Peut-on se contenter d'estimer que c'est seulement le manque de
moyens qui empêche tant de familles de téléphoner
ou de rendre visite à leurs aînés (d'après
une enquête du CERC réalisée en 1990, plus de la
moitié des personnes de plus de 80 ans vivant chez elles sont
isolées ou très isolées) ? Peut-on se contenter
de considérer que c'est seulement le manque de personnels qui
transforme de nombreuses institutions en lieux de garde et non en
lieux de vie ? Peut-on se contenter de croire que c'est seulement par
manque de ressources que de nombreuses personnes vivent les vingt ou
trente dernières années de leur vie sans participer
socialement, culturellement, politiquement, à la vie de leur
société ?
Il ne suffit pas de donner les moyens matériels
d'exister pour maintenir le désir de vivre. Réduire un
être humain à ses besoins physiologiques revient à
le nier comme personne et comme citoyen. Si tant de vieux sont morts
durant ce mois d'août, c'est que beaucoup de vieux étaient
et sont pour nous, socialement, culturellement et politiquement, déjà
morts.
Au-delà de la gravité depuis
longtemps connue de tous ces manques, la prévisible
hécatombe de cet été pose la question du sens
que nous donnons à la vieillesse et de la place que nous
réservons aux vieux. Notre peur de la vieillesse et de la mort
nous a conduits à nous cacher que nous serons bientôt
tous vieux et à cacher ces vieux qui nous le rappellent, ainsi
que celles et ceux, familles, aidants, soignants, qui en sont
proches. Notre conception marchande de l'homme nous a conduits à
perdre le sens de la valeur humaine de tous ceux qui ne sont plus
économiquement utiles. Notre perception de la vieillesse et
des personnes âgées, essentiellement constituée
de stéréotypes et de clichés, nous a conduits à
les considérer comme naturellement et forcément
inadaptées et dépassées. Au mieux leur
accorde-t-on d'être des réservoirs de mémoires,
révélant ainsi que nous n'attendons plus d'elles
qu'elles soient acteurs de leur présent et de leur avenir, du
présent et de l'avenir d'une société que nous
sommes censés construire tous, quel que soit notre âge.

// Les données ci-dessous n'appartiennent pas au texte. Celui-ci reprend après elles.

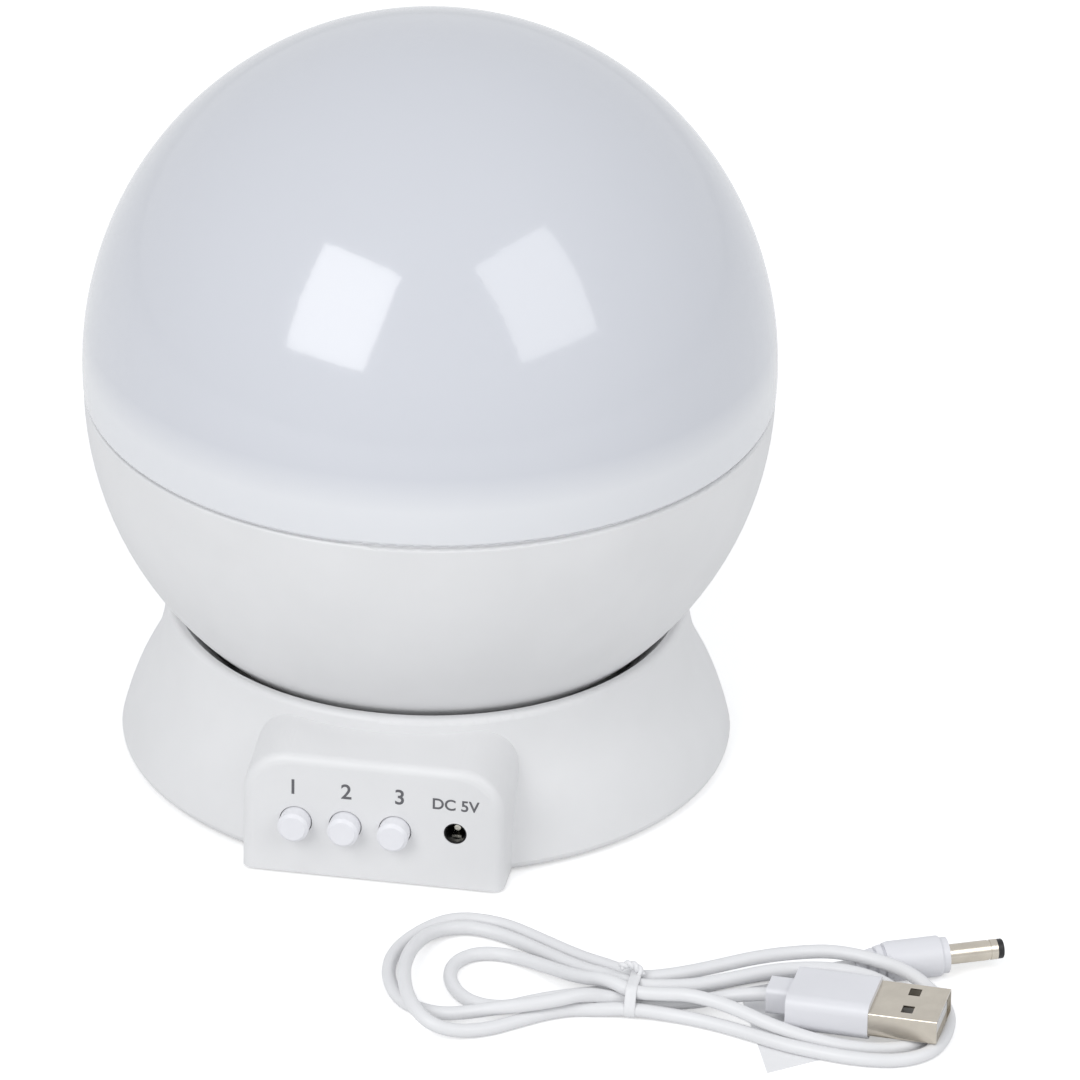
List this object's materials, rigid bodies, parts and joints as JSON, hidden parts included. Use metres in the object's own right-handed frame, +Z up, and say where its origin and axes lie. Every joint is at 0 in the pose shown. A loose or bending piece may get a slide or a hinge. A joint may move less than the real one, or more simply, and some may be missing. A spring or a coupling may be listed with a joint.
{
  "type": "star night light projector",
  "caption": "Globe-shaped star projector night light: milky dome on a turning bowl in a flared base with push buttons and a power socket, and a tied power cable.",
  "frame": {"origin": "on the globe's turning axis at floor level", "axes": "+Z up along the turning axis; the control panel faces -Y; +X to the right seen from the panel"},
  "size_m": [0.1719, 0.1668, 0.1342],
  "materials": {
    "shell_white": "satin moulded plastic",
    "door_white": "satin moulded plastic",
    "milky_dome": "polished translucent plastic",
    "collar_white": "satin",
    "star_film": "satin dark plastic with clear stars",
    "button_white": "satin",
    "foot_rubber": "matte",
    "screw_steel": "zinc plated",
    "inner_white": "matte",
    "nylon": "matte natural nylon",
    "motor_can": "drawn steel",
    "shaft_steel": "ground",
    "board_green": "solder mask",
    "led_warm": "clear moulded lens",
    "led_red": "clear moulded lens",
    "led_green": "clear moulded lens",
    "led_blue": "clear moulded lens",
    "ribbon_grey": "matte",
    "black_plastic": "matte",
    "contact_metal": "nickel plated",
    "cell_jacket": "gloss jacket",
    "cord_white": "satin soft sheath",
    "plug_white": "satin",
    "tie_white": "satin",
    "label_paper": "matte paper",
    "plug_nickel": "nickel plated",
    "tongue_white": "matte"
  },
  "bodies": {
    "base": {"base_shell": "shell_white", "base_plate": "door_white", "rubber_feet": "foot_rubber", "base_screws": "screw_steel", "inner_deck": "inner_white", "deck_screws": "screw_steel", "glide_ring": "nylon", "drive_motor": "motor_can", "motor_screws": "screw_steel", "lamp_post": "inner_white", "post_screws": "screw_steel", "led_board": "board_green", "led_screws": "screw_steel", "led_warm": "led_warm", "led_red": "led_red", "led_green": "led_green", "led_blue": "led_blue", "led_ribbon": "ribbon_grey", "control_board": "board_green", "switch_bodies": "black_plastic", "dc_jack": "black_plastic", "jack_contacts": "contact_metal", "aaa_cells": "cell_jacket", "cell_contacts": "contact_metal", "cell_springs": "contact_metal", "cable_hank": "cord_white", "twist_tie": "tie_white", "cable_label": "label_paper", "usb_relief": "plug_white", "usb_body": "plug_white", "usb_shell": "plug_nickel", "usb_tongue": "tongue_white", "dc_plug_body": "plug_white", "dc_plug_barrel": "plug_nickel", "dc_plug_tip": "black_plastic"},
    "globe": {"rotor_bowl": "shell_white", "ring_gear": "nylon", "gear_screws": "screw_steel", "seat_ring": "collar_white", "star_mask": "star_film"},
    "dome": {"diffuser_dome": "milky_dome"},
    "pinion": {"motor_shaft": "shaft_steel", "drive_pinion": "nylon"},
    "button_a": {"button_1": "button_white", "plunger_1": "black_plastic"},
    "button_b": {"button_2": "button_white", "plunger_2": "black_plastic"},
    "button_c": {"button_3": "button_white", "plunger_3": "black_plastic"},
    "door": {"battery_door": "door_white"}
  },
  "joints": [
    {"name": "globe_spin", "type": "hinge", "parent": "base", "child": "globe", "pos_m": [0, 0, 0.02], "axis": [0, 0, 1], "continuous": true},
    {"name": "pinion_spin", "type": "hinge", "parent": "base", "child": "pinion", "pos_m": [0, 0.0333, 0.018], "axis": [0, 0, 1], "continuous": true},
    {"name": "dome_lift", "type": "slide", "parent": "globe", "child": "dome", "axis": [0, 0, 1], "range_m": [0, 0.07]},
    {"name": "door_slide", "type": "slide", "parent": "base", "child": "door", "axis": [0, 1, 0], "range_m": [0, 0.008]},
    {"name": "button_a_press", "type": "slide", "parent": "base", "child": "button_a", "axis": [0, 1, 0], "range_m": [0, 0.001], "stiffness_N_per_m": 600},
    {"name": "button_b_press", "type": "slide", "parent": "base", "child": "button_b", "axis": [0, 1, 0], "range_m": [0, 0.001], "stiffness_N_per_m": 600},
    {"name": "button_c_press", "type": "slide", "parent": "base", "child": "button_c", "axis": [0, 1, 0], "range_m": [0, 0.001], "stiffness_N_per_m": 600}
  ],
  "couplings": [
    {"joint": "pinion_spin", "follows": "globe_spin", "ratio": -4.2857}
  ]
}
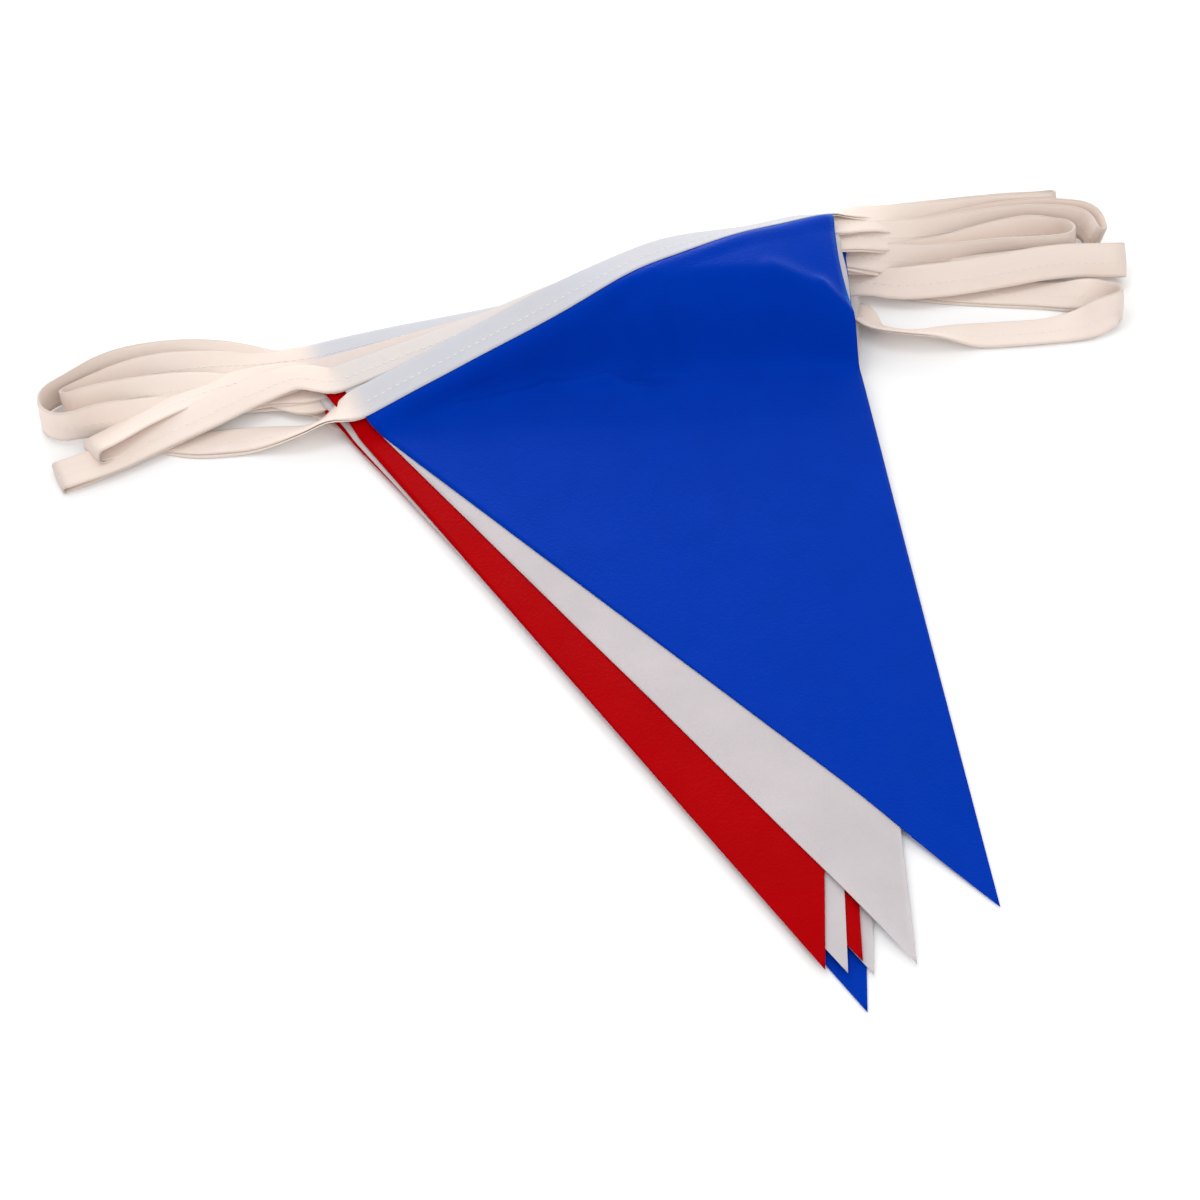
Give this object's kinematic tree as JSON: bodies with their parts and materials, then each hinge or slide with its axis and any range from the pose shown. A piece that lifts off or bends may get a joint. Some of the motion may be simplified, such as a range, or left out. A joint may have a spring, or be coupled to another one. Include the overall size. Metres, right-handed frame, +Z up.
{
  "type": "fabric bunting",
  "caption": "Bunting gathered in a zigzag pile: triangular blue, white and red pennants in a folded white tape, whose loose turns lie at both sides.",
  "frame": {"origin": "middle of the pile's plan, on the surface it lies on", "axes": "+Z up, +X to the right end of the top pennant's tape, the pennants' tips towards -Y"},
  "size_m": [0.4221, 0.394, 0.0426],
  "materials": {
    "film_blue": "satin film",
    "film_white": "satin film, slightly see-through",
    "film_red": "satin film",
    "tape_weave": "plain weave"
  },
  "bodies": {
    "root": {"pennant_1": "film_blue", "pennant_2": "film_white", "pennant_3": "film_red", "pennant_4": "film_blue", "pennant_5": "film_white", "pennant_6": "film_red", "pennant_7": "film_blue", "pennant_8": "film_white", "pennant_9": "film_red", "pennant_10": "film_blue", "tape": "tape_weave"}
  },
  "joints": []
}
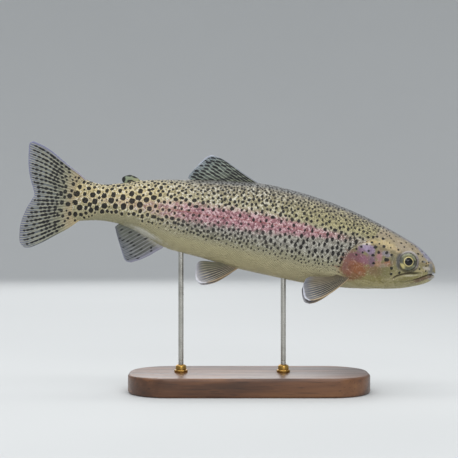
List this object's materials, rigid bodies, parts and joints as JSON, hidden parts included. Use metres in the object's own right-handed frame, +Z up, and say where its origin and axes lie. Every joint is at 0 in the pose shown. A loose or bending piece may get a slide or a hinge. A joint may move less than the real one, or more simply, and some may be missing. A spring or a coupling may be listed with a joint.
{
  "type": "rainbow trout",
  "caption": "Life-size still model of a swimming rainbow trout, held slightly nose-down on two rods above a flat wooden display base.",
  "frame": {"origin": "middle of the underside of the whole model's box, on the plane that the base stands on", "axes": "+X towards the fish's nose, +Z up, so the fish's right side faces -Y"},
  "size_m": [0.4004, 0.096, 0.24],
  "materials": {
    "body_skin": "wet-looking scaled skin: olive back, pink stripe, silvery flank, pale belly, black spots",
    "head_skin": "smooth wet skin, olive-gold with small black spots",
    "gill_cover": "smooth sheen, rose and orange over silver",
    "jaw": "smooth, pale olive-cream",
    "fin": "thin rayed membrane, grey-olive with black spots",
    "eye": "clear-coated, gold iris and black pupil",
    "stand_wood": "satin-varnished dark hardwood",
    "stand_rod": "fine brushed",
    "stand_collar": "turned and satin-polished"
  },
  "bodies": {
    "root": {"head": "head_skin", "lower_jaw": "jaw", "maxilla_right": "jaw", "maxilla_left": "jaw", "gill_cover_right": "gill_cover", "gill_cover_left": "gill_cover", "eye_right": "eye", "eye_left": "eye", "trunk_front": "body_skin", "trunk_rear": "body_skin", "tail_stalk": "body_skin", "dorsal_fin": "fin", "adipose_fin": "fin", "caudal_fin_upper": "fin", "caudal_fin_lower": "fin", "anal_fin": "fin", "pelvic_fin_right": "fin", "pelvic_fin_left": "fin", "pectoral_fin_right": "fin", "pectoral_fin_left": "fin", "stand_base": "stand_wood", "stand_collar_front": "stand_collar", "stand_collar_rear": "stand_collar", "stand_rod_front": "stand_rod", "stand_rod_rear": "stand_rod"}
  },
  "joints": []
}
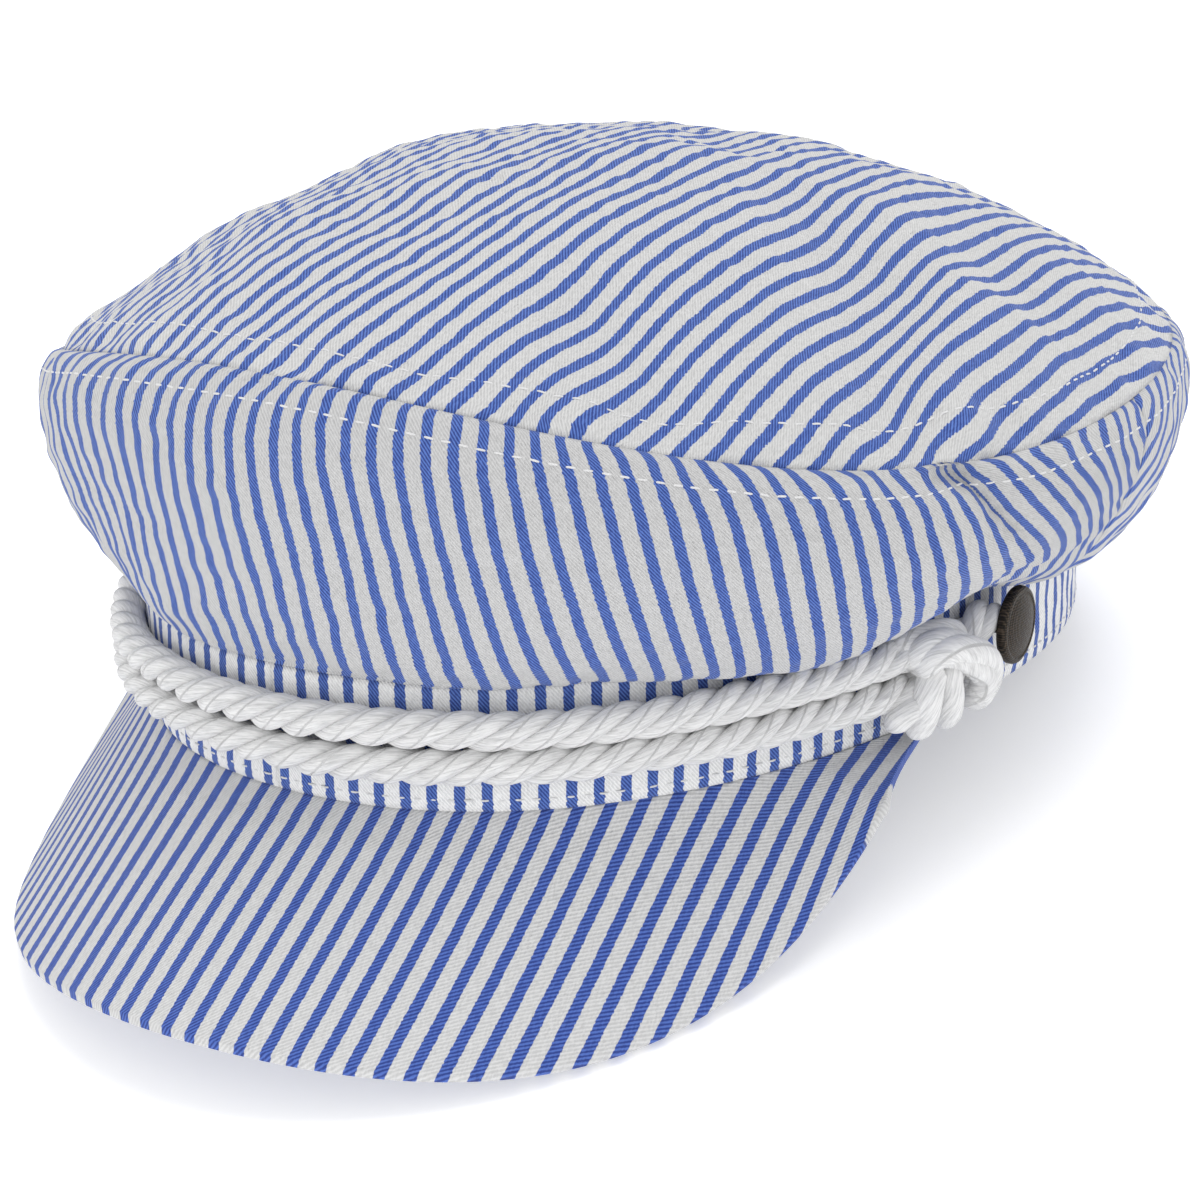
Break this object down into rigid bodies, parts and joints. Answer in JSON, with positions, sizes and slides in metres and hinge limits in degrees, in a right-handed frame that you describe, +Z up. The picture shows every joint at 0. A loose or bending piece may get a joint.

Dans les débats actuels, les voix les moins entendues sont
celles des personnes âgées. Or si une partie d'entre
elles sont physiquement fragiles et dépendantes, une majorité
sont psychiquement autonomes, c'est-à-dire libres et aptes à
décider elles-mêmes de leur mode de vie. L'aurions-nous
oublié ?
Il faut insister : à cause de nous, les
personnes âgées, dans leur grande majorité,
souffrent de se sentir inutiles. Si nous ne leur offrons aucune
possibilité d'exercer librement, comme elles le souhaitent,
leurs droits sociaux, culturels et politiques, nous les condamnons au
désoeuvrement et à l'ennui. Et si nous n'attendons plus
rien d'elles, nous finirons par ne plus vouloir rien leur donner.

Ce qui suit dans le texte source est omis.